Dean’s contention that it was the amorphous spectre of “woke” that smothered the Liberal Party’s electoral chances is one that pundits have returned to with diminishing energy and returns at pretty much every electoral catastrophe the Liberals have faced in the past five years.

“You can’t chase the Greens and the teals and the Labor Party to the left, try and replicate their policies — you actually have to have some points of difference,” echoed Sky News host Chris Kenny.

Former federal Nationals leader Barnaby Joyce also blamed the loss on former treasurer and moderate-faction leader Kean, arguing his relatively progressive stance on issues such as his “green inflection” climate change “hurt” the Coalition.

Ditto former Queensland senator and inevitable Sky News host Amanda Stoker, who asked: “How many elections will it take for a chunk of people in the party I so love to realise that the path forward doesn’t consist of pretending to be the Diet Coke version of Labor or the Greens?”

This analysis, as it has in the past, misses an important detail. Despite polling predictions by unnamed “industry bodies” leaked to Sky during the campaign — regarding furious Liberal voters abandoning the party and heading to the right — parties such as One Nation had a very modest time of it over the weekend.

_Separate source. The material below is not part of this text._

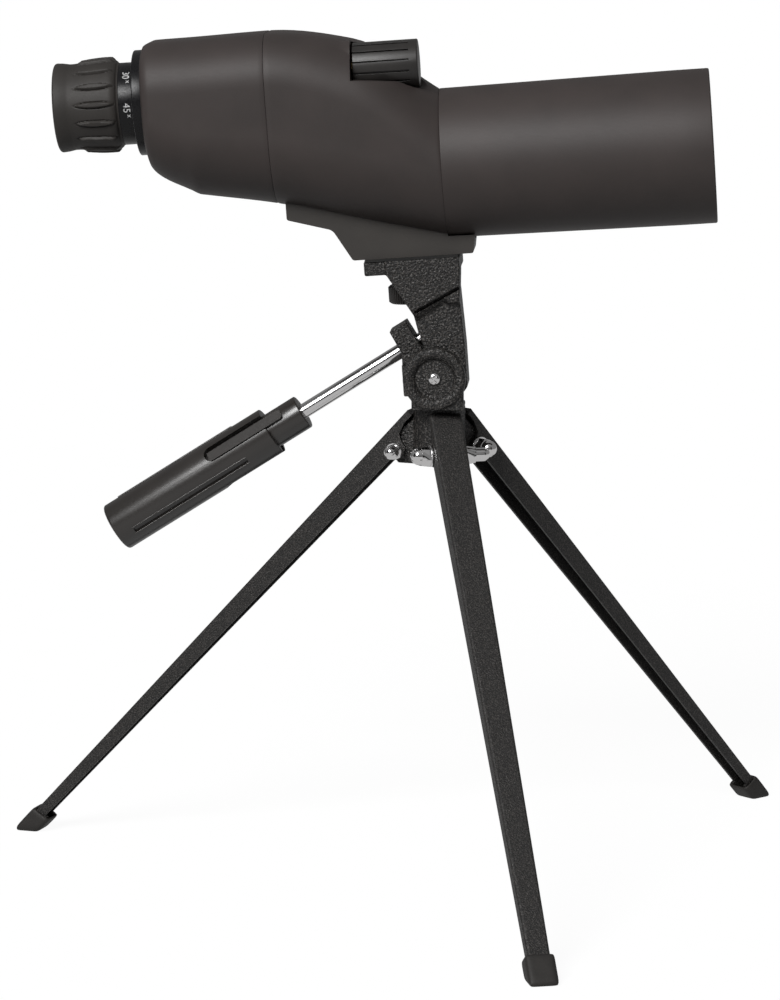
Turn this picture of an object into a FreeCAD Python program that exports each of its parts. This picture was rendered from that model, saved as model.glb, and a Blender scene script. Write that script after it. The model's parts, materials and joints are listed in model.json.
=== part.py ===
import FreeCAD, Part
import os
import re
import Sketcher

# Spotting scope on a small table tripod. Millimetres, +Z up.
# The floor is at Z = 0 and the origin is the middle of the footprint. The scope
# points along +X with its nose a little up; the focus knob is on its -Y side.

# Driving dimensions: every size that can be set by itself.
DIMENSIONS = {
    # tripod
    "column_x": 21.34, "column_y": 24.71, "hub_r": 10.5, "hub_low": 167.4, "hub_top": 191.2,
    "pivot_r": 16.0, "pivot_z": 173.1, "splay": 45.6, "stand_turn": -75.0,
    "lug_r": 5.6, "lug_wide": 9.6, "lug_top": 187.2,
    "leg_length": 240.0, "leg_tail": 14.6, "leg_wide": 13.0, "leg_wide_foot": 8.6, "leg_wall": 1.3,
    "leg_back": 8.1, "leg_back_foot": 1.6, "leg_lip": 2.2, "leg_lip_foot": 4.1,
    "leg_edge": 0.7, "leg_edge_foot": 2.7, "leg_round": 1.1,
    "boot_long": 10.5, "boot_wide": 11.8, "boot_round": 1.3, "boot_sole": 2.4,
    "bolt_r": 2.0, "bolt_gap": 0.05, "bolt_head_hex": 6.2, "bolt_head": 10.8, "dome_r": 3.1,
    "nut_hex": 3.7, "nut_r": 4.25, "nut_high": 8.0, "washer_r": 4.5, "washer_thick": 0.8, "leg_side_gap": 0.12,
    # pan joint and neck
    "pan_gap": 0.2, "spigot_r": 7.0, "spigot_long": 9.0, "running_gap": 0.05, "neck_floor": 193.2,
    "pan_bolt_r": 2.5, "pan_head_r": 4.3, "pan_head": 3.2, "pan_washer": 0.8, "pan_seat": 171.8,
    "tilt_x": -1.35, "tilt_z": 204.2, "cheek_in": 12.8, "cheek_out": 17.0, "cheek_r": 12.7,
    "recess_r": 8.0, "recess_deep": 1.2, "drum_r": 4.0, "screw_r": 1.6, "screw_head_r": 2.55, "screw_head": 1.7,
    "end_washer_r": 6.0, "end_washer": 0.9, "end_nut_r": 3.2, "end_nut": 2.6,
    # head casting
    "nose_up": 4.03, "plate_back": -25.2, "plate_front": 13.3, "plate_half": 16.0, "plate_thick": 5.6,
    "foot_plane": 49.3, "pad_thick": 0.8, "gusset_thick": 4.4, "block_half": 13.0, "block_low": 7.0,
    "block_near": 12.5, "block_far": 8.0, "rib_deep": 3.0,
    "step_left_x": -6.9, "step_left_z": 26.6, "step_right_z": 35.8, "notch_x": -3.5, "notch_z": 12.5,
    "clamp_angle": 28.35, "handle_up": 15.5, "ear_out": -6.2, "ear_in": 1.6, "ear_top": 25.0, "slit": 1.3,
    "ear_near": 8.0, "ear_far": 5.5, "ear_root": 10.0,
    # pan handle
    "thread_r": 2.5, "thread_end": 13.0, "clamp_gap": 0.25, "clamp_washer_r": 4.3, "clamp_washer": 0.7,
    "rod_r": 3.0, "grip_front": 54.3, "grip_step": 69.4, "grip_end": 145.4, "grip_core_r": 6.8, "grip_r": 10.2,
    "grip_slot_end": 97.6, "grip_slot_wide": 6.8, "grip_slot_turn": 54.0, "rod_deep": 40.0,
    # camera screw
    "stud_x": -6.2, "stud_r": 3.1, "stud_top": 54.0, "knob_r": 10.8, "knob_low": 29.9, "knob_high": 37.2,
    "knob_boss_r": 5.0, "stud_washer_r": 5.4, "stud_washer": 0.8, "knob_room": 0.6, "knob_travel": 2.0,
    # scope, measured back from the front rim along the objective axis
    "axis_above": 85.1, "rim_ahead": 117.2, "tube_rear_r": 30.0, "tube_front_r": 31.0, "tube_wall": 1.8,
    "tube_long": 108.0, "rim_straight": 14.0, "hood_deep": 20.0, "hood_r": 29.0,
    "cell_long": 18.0, "lens_r": 25.0, "cell_lip": 1.6, "crown_edge": 3.0, "crown_curve": 82.0,
    "flint_edge": 5.2, "flint_curve": 76.0, "ring_thick": 2.2, "ring_r": 26.6,
    "baffle_ahead": 20.0, "baffle_thick": 1.5, "baffle_hole": 19.0, "spigot_tube": 8.0,
    "shell_wall": 2.2, "shell_knee": 142.0, "seam_at": 175.6, "cover_mid": 206.5, "cover_turn": 221.8,
    "cover_edge": 224.6, "cover_end": 225.5,
    "foot_half": 12.0, "insert_r": 5.0, "insert_long": 8.0, "foot_screw_r": 1.5, "foot_screw_long": 8.0,
    "foot_screw_at": 162.0, "foot_screw_head": 2.8, "foot_screw_seat": 11.4, "foot_screw_side": 6.0,
    "foot_back": 172.2, "foot_heel": 154.1, "foot_knee": 146.7, "foot_front": 97.2, "foot_tube_gap": 0.8,
    # focus
    "focus_y": -12.0, "focus_up": 41.4, "focus_r": 9.7, "focus_rear": 140.8, "focus_front": 114.8,
    "focus_room": 0.7, "niche_wall": 1.9, "lead_r": 2.5, "lead_end": 178.0, "groove_turn": 25.7143,
    "ledge_rear": 4.3, "ledge_mid": 6.1, "ledge_front": 9.2, "ledge_mid_at": 124.0,
    # prisms
    "prism_plate_at": 180.0, "prism_plate": 2.0, "plate_side": 28.2,
    "prism_half": 16.0, "prism_wide": 12.6, "beam_r": 6.4,
    "carriage_at": 167.0, "carriage": 2.0, "guide_r": 1.5, "guide_front": 150.0, "seat_gap": 0.3,
    "press_gap": 0.05,
    # eyepiece
    "eye_offset": 32.2, "flange_r": 21.15, "flange_rear": 229.8, "flange_spigot": 15.2, "barrel_r": 13.0,
    "barrel_wall": 1.7, "barrel_front": 214.0, "barrel_rear": 256.0, "sleeve_r": 15.4, "sleeve_front": 234.2,
    "sleeve_rear": 254.0, "number_r": 16.5, "number_front": 227.9, "number_rear": 235.8,
    "grip_peak": 242.6, "grip_peak_r": 18.7, "grip_waist": 252.9, "grip_waist_r": 17.2, "cup_r": 18.0,
    "cup_rear": 262.3, "cup_mouth_r": 15.6, "cup_floor_r": 11.6, "eye_lens_thick": 4.0, "cell_r": 11.25,
    "cell_hole": 8.5, "zoom_cell": 6.0, "front_cell_at": 216.5, "rear_cell_at": 236.5, "lens_bulge": 26.0,
}
LEGS = {"a": 0, "b": 118.5, "c": 240}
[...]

We’re all trying to find the guy who did this

A special mention to retiring senior minister David Elliott who made a similar argument to those above, about how chasing the teals voters had cost the Coalition “heartland” votes. Yep, that David Elliott is pretty keen to get to the bottom of what might have made it difficult for the Liberals to stay in power.

Nothing to see here!

John Howard, former Liberal prime minister and emissary from the before times (the decade where we had one prime minister preceding the decade where we had six), had a far more chill take. In The Australian, Howard simply warned against the Coalition descending into a “woe is us” ­mentality.

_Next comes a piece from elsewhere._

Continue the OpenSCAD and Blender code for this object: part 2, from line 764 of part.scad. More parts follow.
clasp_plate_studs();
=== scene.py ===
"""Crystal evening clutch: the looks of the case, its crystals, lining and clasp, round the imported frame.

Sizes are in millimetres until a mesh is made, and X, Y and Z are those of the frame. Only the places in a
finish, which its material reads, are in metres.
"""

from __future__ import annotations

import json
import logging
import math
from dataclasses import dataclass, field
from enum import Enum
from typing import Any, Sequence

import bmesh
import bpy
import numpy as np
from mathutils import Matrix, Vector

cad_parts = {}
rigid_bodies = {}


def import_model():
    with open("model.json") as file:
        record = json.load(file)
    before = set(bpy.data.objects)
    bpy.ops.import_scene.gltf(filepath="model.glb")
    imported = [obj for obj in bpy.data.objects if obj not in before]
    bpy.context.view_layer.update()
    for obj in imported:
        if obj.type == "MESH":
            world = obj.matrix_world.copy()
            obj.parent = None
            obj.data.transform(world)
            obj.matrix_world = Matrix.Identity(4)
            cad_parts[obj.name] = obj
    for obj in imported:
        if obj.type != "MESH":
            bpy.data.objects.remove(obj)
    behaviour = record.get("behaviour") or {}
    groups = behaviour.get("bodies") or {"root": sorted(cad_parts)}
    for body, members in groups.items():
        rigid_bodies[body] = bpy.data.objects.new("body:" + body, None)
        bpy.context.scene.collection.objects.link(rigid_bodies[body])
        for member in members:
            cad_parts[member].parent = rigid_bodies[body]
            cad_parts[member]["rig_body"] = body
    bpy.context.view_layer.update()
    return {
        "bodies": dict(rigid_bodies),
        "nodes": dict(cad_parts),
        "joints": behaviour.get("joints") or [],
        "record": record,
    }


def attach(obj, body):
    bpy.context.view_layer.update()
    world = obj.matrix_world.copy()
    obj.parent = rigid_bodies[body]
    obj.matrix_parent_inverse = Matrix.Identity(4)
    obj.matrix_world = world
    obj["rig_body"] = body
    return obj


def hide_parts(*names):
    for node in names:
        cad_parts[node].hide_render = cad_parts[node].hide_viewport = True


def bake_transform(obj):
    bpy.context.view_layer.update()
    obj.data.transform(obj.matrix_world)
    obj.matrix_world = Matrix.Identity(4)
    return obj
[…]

“After 12 years it is hard to stay in office, I can tell you. That is the nature of life, no matter who is in charge,” he said, which is fair enough. He further added that Labor’s control of Australia’s mainland was “not a reflection of a coherent nationwide policy movement” and that “attempts to suggest it was because of this or that stance on something is wrong”. Which seems a bit more of a stretch.